By Amber Paulen*
y the twilight of a balmy September evening, Matera's Sassi Barisano, one of the city's two groups of ancient cave dwellings, can resemble a haphazardly attached puzzle piece. When the space between the homes blurs, they can seem all at once to cascade into each other, one house merging into another following the downward slope of the hill. How people move around is impossible to know because the "roads," which are stairs, are hidden by the crevices. The ensemble of inclined homes is like an organic thing that has somehow grown from the rock itself, both with and without human influence.
Matera is the best-known city in the small, southern region of Basilicata, located in the arch of the Italian boot, a hard geography long associated with profound poverty. From Bari, the way to Matera is over a flat, dry and hostile landscape littered with rocks that seem to dare anyone or anything to put down roots.
Closer to the city, the stray rocks become large plateaus and canyons where water flowed in the prehistoric Paleolithic era. The existence of water — a stream known as the gravina — is the central reason why otherwise inhospitable Matera has supported a population for more than 15,000 years.

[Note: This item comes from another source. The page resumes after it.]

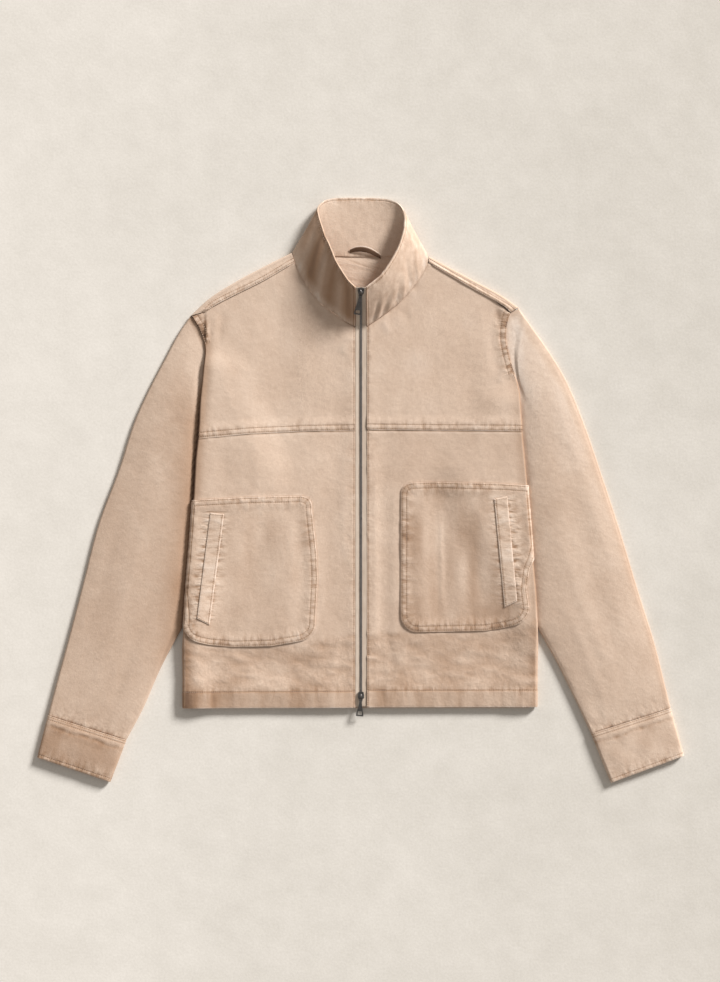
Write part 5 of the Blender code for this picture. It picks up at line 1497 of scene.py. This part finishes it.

Fifteen thousand years of continuous habitation is a nearly unimaginable concept. Consider this: some locals live in the same homes once occupied by their early human ancestors. It is this legacy that makes Matera's two groups of sassi — the early Sasso Caveoso and the later Sasso Barisano — otherworldly in a literal way.
The scenery reminds me of Matmata in Tunisia, another town of troglodyte heritage. In Matmata, people dug homes from the ground, with families living in craters (George Lucas choose Matmata as a location for parts of the original "Star Wars."). In Matera, residents dug horizontally into the soft rock, or tufa, creating layered terraces that down the sides of the hill. Over time, facades were added to the caves so that that they began to almost look like conventional homes, at least from the outside.
There was enough space and clean water to support residents until the 19th-century, when the two sassi districts decayed into overpopulated slums, many infested with malaria. Carlo Levi's 1945 novel "Christ Stopped at Eboli," about his time in Fascist exile brought attention to the desperate local living conditions. Levi's symbolic point — that Christ failed to make it further than Eboli, a city well north of Basilicata — was that the Italian neglected south had been left to its own devices.
Though Levi's book was a bestseller it brought few improvements. On the contrary, just after World War II, the government forced mass evictions, viewing the destitute sassi as a blight on Italy's tourist image. Its residents were forced to relocate to housing in the newer parts of Matera. For decades the ancient homes lay empty.
The sassi returned to life in the mid-1990s, when Matera was named a UNESCO World Heritage site, and international money, with pre-crisis support from the European Union, began rolling in. Now, both sassi districts are considered chic.
Getting lost in the sassi is among the joys of any visit to Matera. The winding stairs and blind corners take you up, down and around again. There are also the early churches of Santa Luce alle Malve and Santa Maria de Idris, both in Sassi Barisano. Like the houses, the churches were cut from the rocks. Unlike them, they were ornately lined with brilliant frescoes — some of which remain. The eerie, paint-chipped eyes of the remaining saints stare out wide-eyed, as if they're glad to have survived.
Two of the best meals I've ever had in Italy I got in the Sassi Caveoso. At Trattoria del Caveoso came an appetizer with so many dishes they cluttered the table. Following this feast of fresh cheeses, meats and vegetables came a bowl of Crapiata, the city's traditional soup — a subsistence meal once made and consumed by the whole neighborhood, as owner Nicola explained (the soup's name is believed to derive from the Latin word crupula, which means drunkenness). One family added chickpeas, another barley, yet another some potatoes, after which all would all sit down to eat.
The next night's meal was at Soul Kitchen, run by two brothers who are as round as they are jolly. After dinner, the eldest took our group of five women on a tour down through the ipogeo, the central part of the cave that recedes into the hill on a downward tilt.